Mike Drew provided this image of the Carrera adjustable shocks from Wilkinson. The only adjustment available is ride-height. They don’t use rubber or poly bushings; they use heim-joints (rod ends). Mike was told that this can transmit more road noise and vibration to the car than a stock setup. If true he has never noticed it.
Mike Drew provided this image of machined aluminum sway bar mounts. These come from PPC in Colorado, and have the "de Tomaso" logo CNC machined into them. Cosmetic in most places, but the center stock mounts can break on the front bar, so these should be replaced if somebody drives the car hard.
On the left, the stock Pantera brake master cylinder. On the right, the Pantera Performance Center upgraded master cylinder. Note the small PPC spacer between the brake booster and the master cylinder. The Pantera Performance Center brake master cylinder is a good and inexpensive way to upgrade the Pantera brake system.

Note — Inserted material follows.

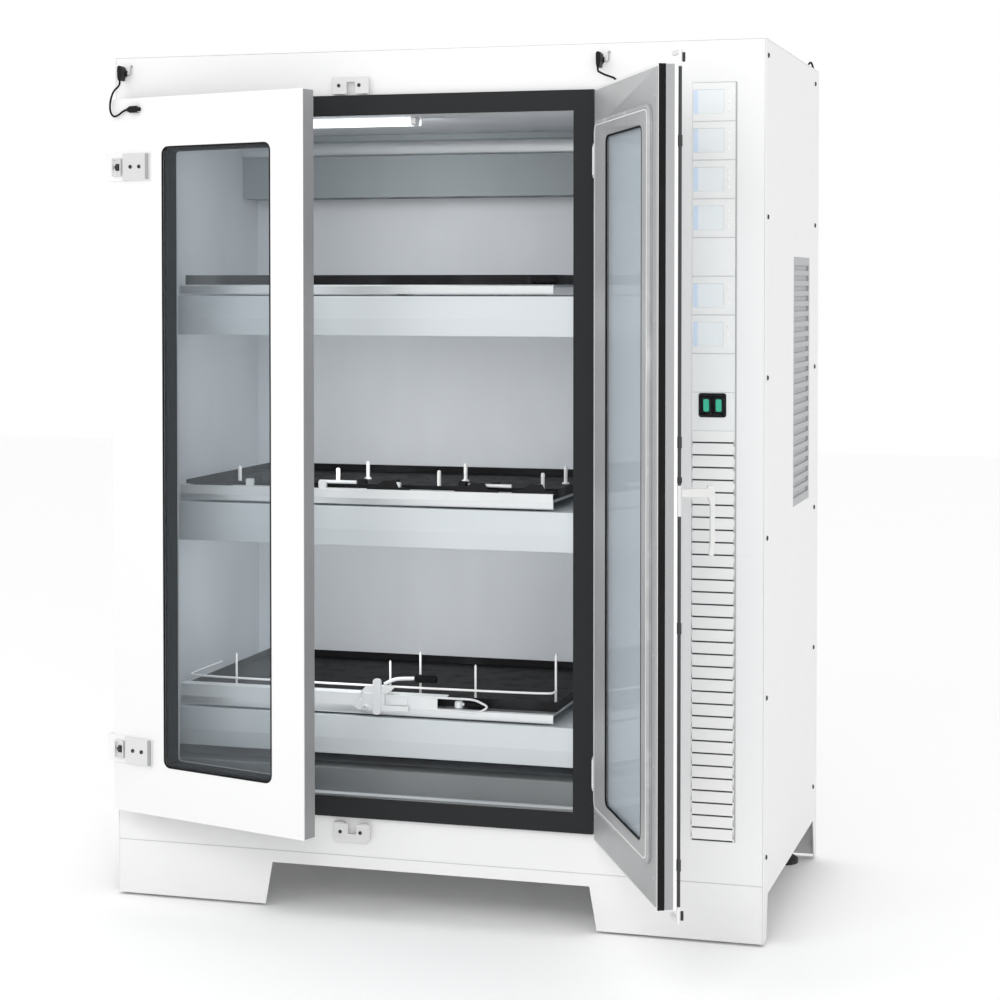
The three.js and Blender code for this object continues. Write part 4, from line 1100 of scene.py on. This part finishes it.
dress("lock_rod", rod_finish.material, 0.4)
stops = bmesh.new()
for z in (DOOR_HIGH + 3.0, DOOR_LOW - 21.0):
    turning(stops, [(0, 0), (2.6, 0), (3, 1), (3, 17), (2.6, 18), (0, 18)],
            rod @ Matrix.Translation((1.0, -6.8, z)), 14)
build("rod_stops", stops, dark_screw, "door_lock", 0.0, 50)
guides = bmesh.new()
saddle = [(-12, 5.3), (-12, 3.7), (-4.4, 3.3), (-4.4, 0), (-3.2, -3.4), (0, -4.9), (3.4, -3.4), (4.6, 0)]
saddle += [(3.8, 0), (2.8, -2.7), (0, -4), (-2.6, -2.8), (-3.7, 0), (-3.7, 5.3)]
for z in (300.0, 760.0, 1120.0, 1700.0):
    prism(guides, saddle, z - 11, z + 11, rod, "z")
build("rod_guides", guides, rod_finish.material, "right_door", 0.2)
HANDLE_Z, GRIP_OUT = 1037.0, -60.5
collar = turning(bmesh.new(), [(3.6, 0), (4.6, 0), (5.1, 1), (5.1, 11), (4.6, 12), (3.6, 12), (3.6, 0)],
                 rod @ Matrix.Translation((0.0, 0.0, HANDLE_Z + 4.0)), 20)
build("rod_collar", collar, dark_screw, "door_lock", 0.3)
handle_white = moulded_plastic("handle_white", (0.56, 0.56, 0.555), 0.4)
hub = rod @ Matrix.Translation((0.0, 0.0, HANDLE_Z))
handle = turning(bmesh.new(), [(3.8, -60), (4.8, -60), (5.2, -58), (5.2, -2), (4.8, 0), (3.8, 0), (3.8, -60)],
                 hub, 24)
neck = [(-4, -22.5), (-4, -7.5), (GRIP_OUT + 2, -6.5), (GRIP_OUT + 2, -23.5)]
prism(handle, neck, -4.6, 4.6, hub, "x")
blade = [(5, -1), (-6, -0.5), (-9.5, -6), (-9.5, -117), (-7, -136), (-2, -138.5), (2, -134), (-1, -112)]
blade += [(-1, -37), (5, -20)]
prism(handle, [(GRIP_OUT + y, z) for y, z in blade], -4.9, 4.9, hub, "x")
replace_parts(build("lever_handle", handle, handle_white, "door_lock", 1.6), "door_handle")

Stock Pantera front brake pad
Stock Pantera back brake pad
On the left, Mark Drastal sent in this image of his original de Tomaso lug nuts used on the early Pantera wheels. The lug nuts have the "Isis" logo. If you can find new and original lug nuts they may cost $35 each. On the right, the three different types of lug nuts that you might find on your Pantera. From the left to the right, the original lug nut with "isis" logo, later model lug nuts without logo and the reproduction nuts without the "isis" logo.